If you’re dealing with 2 or more arguments, make sure to read down to the Crossing Your Argument Vectors section.

Functions with 3 or More Arguments

And if your function has 3 or more arguments, make a list of your variable vectors and use pmap_dfr()

myComplexFunction <- function(arg1, arg2, arg3, arg4){
    # Still cool stuff here!
}

# Example
myComplexFunction <- function(arg1, arg2, arg3, arg4){
  col <- arg1 * arg2 * arg3 * arg4
  x <- as.data.frame(col)
}

arg1 <- c(1, 3, 5, 7, 9)
arg2 <- c(2, 4, 6, 8, 10)
arg3 <- c(5, 10, 15, 20, 25)
arg4 <- c(10, 20, 30, 40, 50)

argList <- list(arg1, arg2, arg3, arg4)

myData <- pmap_dfr(argList, myComplexFunction)

Pretty simple, right?

Crossing Your Argument Vectors

There’s one more thing to keep in mind with map*() functions. If your function has more than one argument, it iterates the values on each argument’s vector with matching indices at the same time.
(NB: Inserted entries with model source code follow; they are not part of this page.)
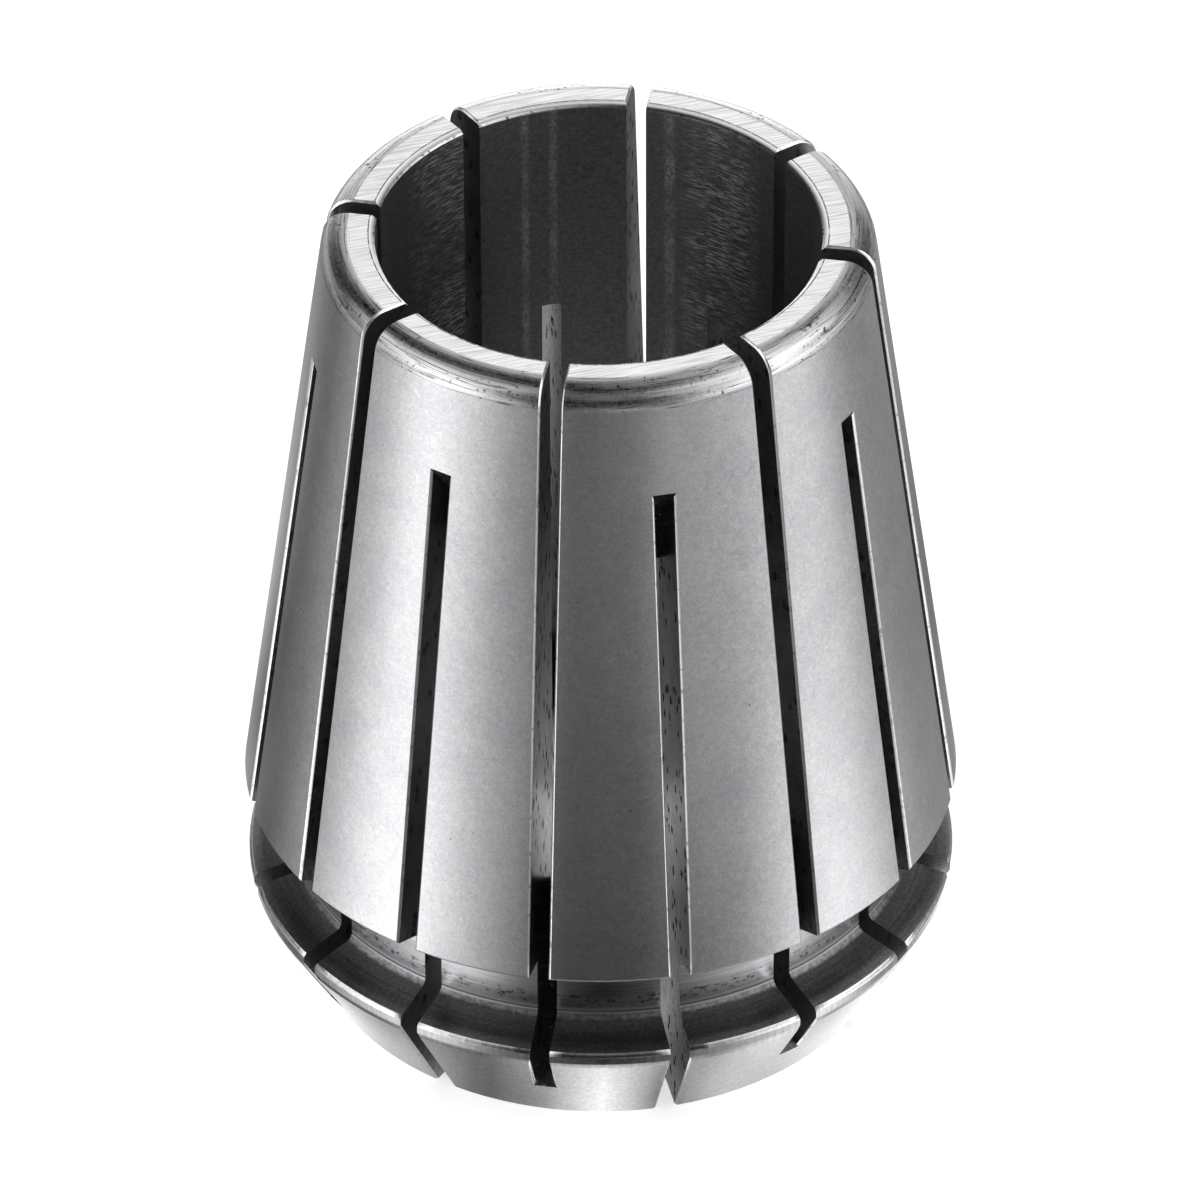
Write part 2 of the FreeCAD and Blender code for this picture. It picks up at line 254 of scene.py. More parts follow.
def welded(source):
    """Points and triangles of a mesh, with points in one place joined."""
    corners = np.empty((len(source.vertices), 3))
    source.vertices.foreach_get("co", corners.ravel())
    source.calc_loop_triangles()
    triangles = np.empty((len(source.loop_triangles), 3), int)
    source.loop_triangles.foreach_get("vertices", triangles.ravel())
    steps = np.round(corners / (WELD * MM)).astype(int)
    _, first, merged = np.unique(steps, axis=0, return_index=True, return_inverse=True)
    triangles = merged.ravel()[triangles]
    a, b, c = triangles.T
    return corners[first], triangles[(a != b) & (b != c) & (c != a)]


class Facets:
    """The mesh's triangles, measured round the axis in millimetres."""

    def __init__(self, points, triangles):
        self.ends = triangles
        self.corners = (points / MM)[triangles]
        a, b, c = (self.corners[:, i] for i in range(3))
        cross = np.cross(b - a, c - a)
        self.area = np.linalg.norm(cross, axis=1)
        self.normal = cross / np.maximum(self.area, TINY)[:, None]
        self.middle = (a + b + c) / 3
        self.height = self.middle[:, 2]
        self.radius = np.hypot(self.middle[:, 0], self.middle[:, 1])
        self.outward = self.middle[:, :2] / self.radius[:, None]
        around = np.stack([-self.outward[:, 1], self.outward[:, 0]], axis=1)
        self.normal_r = (self.normal[:, :2] * self.outward).sum(axis=1)
        self.normal_z = self.normal[:, 2]
        self.turn = np.abs((self.normal[:, :2] * around).sum(axis=1))


def find_owners(facets, surfaces):
    """Number of the turned surface that each triangle lies on, or -1."""
    owner = np.full(len(facets.ends), -1)
    best = np.full(len(facets.ends), math.cos(math.radians(SURFACE_TILT)))
    for index, surface in enumerate(surfaces.values()):
        distance, nr, nz = surface(facets.radius, facets.height)
        agreement = nr * facets.normal_r + nz * facets.normal_z
        fits = (np.abs(distance) < SURFACE_REACH) & (agreement > best)
        owner[fits] = index
        best[fits] = agreement[fits]
    return owner


def find_slots(facets, free):
    """Slot walls, and the arcs that slots end in, among the free triangles."""
    angle = np.degrees(np.arctan2(facets.middle[:, 1], facets.middle[:, 0]))
    off = np.radians((angle + SLOT_STEP / 2) % SLOT_STEP - SLOT_STEP / 2)
    across = np.abs(facets.radius * np.sin(off))
    wall = free & (facets.turn > WALL_TURN) & (np.abs(facets.normal_z) < WALL_RISE)
    end = free & ~wall & (across < SLOT_END_REACH) & (facets.turn < SLOT_END_TURN)
    return wall, end


def turned_normals(facets, owner, surfaces):
    """Normals at the triangles' corners: true ones on turned surfaces, else flat ones."""
    normals = np.repeat(facets.normal[:, None, :], 3, axis=1)
    for index, (name, surface) in enumerate(surfaces.items()):
        chosen = owner == index
        corners = facets.corners[chosen]
        radius = np.hypot(corners[..., 0], corners[..., 1])
        _, nr, nz = surface(radius, corners[..., 2])
        if name == "upper_mouth":
            # Worn round: its normals turn from the end face into the bore
            depth = (BORE_RADIUS + BORE_CHAMFER - radius) / BORE_CHAMFER
            tilt = np.radians(MOUTH_WEAR) * np.clip(depth, 0, 1)
            nr = -np.sin(tilt)
            nz = np.cos(tilt)
        normals[chosen, :, :2] = corners[..., :2] / radius[..., None] * nr[..., None]
        normals[chosen, :, 2] = nz
    return normals


def bend_slot_ends(normals, facets, end):
    """Gives the blind ends of the slots the normals of the saw's arc."""
    corners = facets.corners[end]
    outward = facets.outward[end][:, None, :]
    halfway = (SAW_HEIGHT_FROM_TOP + SAW_HEIGHT_FROM_NOSE) / 2
    centre = np.where(facets.height[end] < halfway, SAW_HEIGHT_FROM_TOP, SAW_HEIGHT_FROM_NOSE)
    reach = SAW_CENTRE - (corners[..., :2] * outward).sum(axis=-1)
    normals[end, :, :2] = outward * reach[..., None] / SAW_RADIUS
    normals[end, :, 2] = (centre[:, None] - corners[..., 2]) / SAW_RADIUS


def bend_edges(normals, facets, settled, count):
    """Turns a broken edge's normals from one neighbour's to the other's. Above the shoulder, and
    where it runs round the axis, it stays partly flat."""
    weight = facets.area ** AREA_POWER
    total = np.zeros((count, 3))
    for k in range(3):
        np.add.at(total, facets.ends[settled, k], normals[settled, k] * weight[settled, None])
    length = np.linalg.norm(total, axis=1)
    known = length > TINY
    total[known] /= length[known, None]
    flat = np.where((facets.height > SHOULDER) | (facets.turn < EDGE_TURN), EDGE_FLATNESS, 0.0)
    for k in range(3):
        shared = total[facets.ends[:, k]]
        agrees = (shared * facets.normal).sum(axis=1) > EDGE_AGREEMENT
        chosen = ~settled & known[facets.ends[:, k]] & agrees
        share = flat[chosen, None]
        normals[chosen, k] = normals[chosen, k] * share + (1 - share) * shared[chosen]


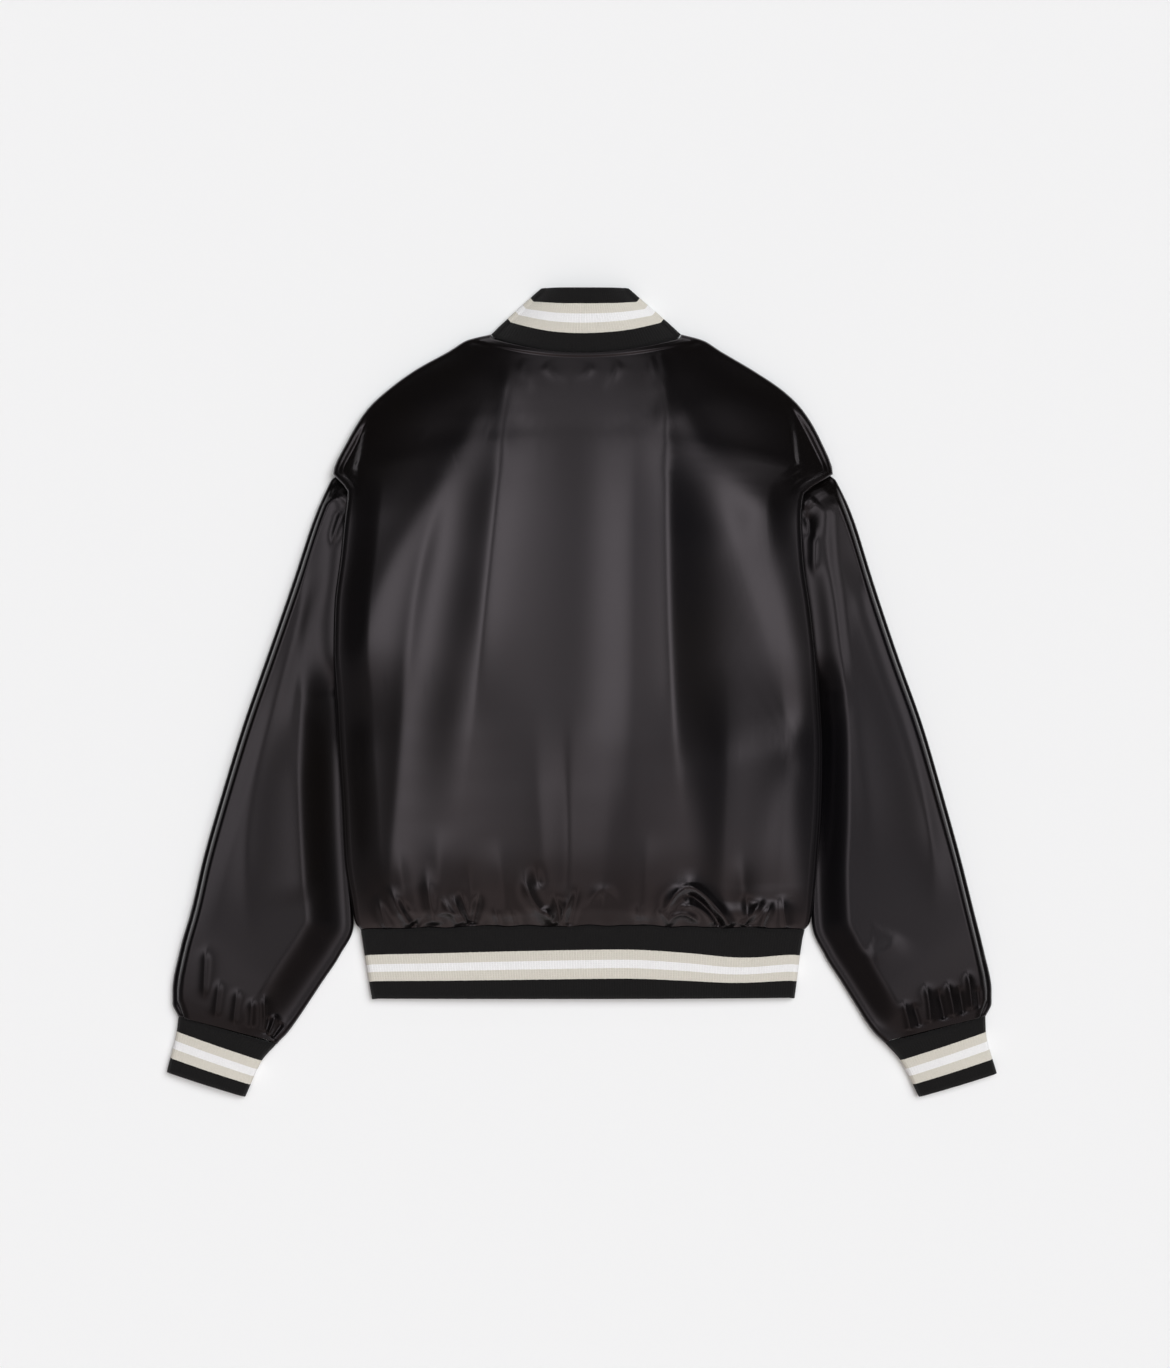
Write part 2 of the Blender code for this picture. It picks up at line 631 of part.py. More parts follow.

In other words, if you run this:

arg1 <- c(1, 3, 5, 7, 9)
arg2 <- c(2, 4, 6, 8, 10)

df <- map2_dfr(arg1, arg2, myFunction)

You are essentially running

myFunction(1, 2)
myFunction(3, 4)
myFunction(5, 6)
myFunction(7, 8)
myFunction(9, 10)

If instead, you want every possible combination of the items on this list, like this:

myFunction(1, 2)
myFunction(1, 4)
myFunction(1, 6)
myFunction(1, 8)
myFunction(1, 10)
myFunction(3, 2)
myFunction(3, 4)
# All the way to...
myFunction(9, 8)
myFunction(9, 10)

you’ll need to incorporate the cross*() series of functions from purrr. Each of the functions cross(), cross2(), and cross3() return a list item. If you’d instead prefer a dataframe, use cross_df() like this:

arg1 <- c(1, 3, 5, 9)
arg2 <- c(2, 4, 6, 10)

argList <- list(x = arg1, y = arg2)
crossArg <- cross_df(argList)

myData <- map2_dfr(crossArg$x, crossArg$y, myFunction)

Correction: In the original version of this post, I had forgotten that cross_df() expects a list of (named) arguments. The code above is now fixed. Many thanks to sf99 for pointing out the error! 🎉

And that’s it! Again, purrr has so many other great functions (ICYMI, I highly recommend checking out possibly, safely, and quietly), but the combination of map*() and cross*() functions are my favorites so far.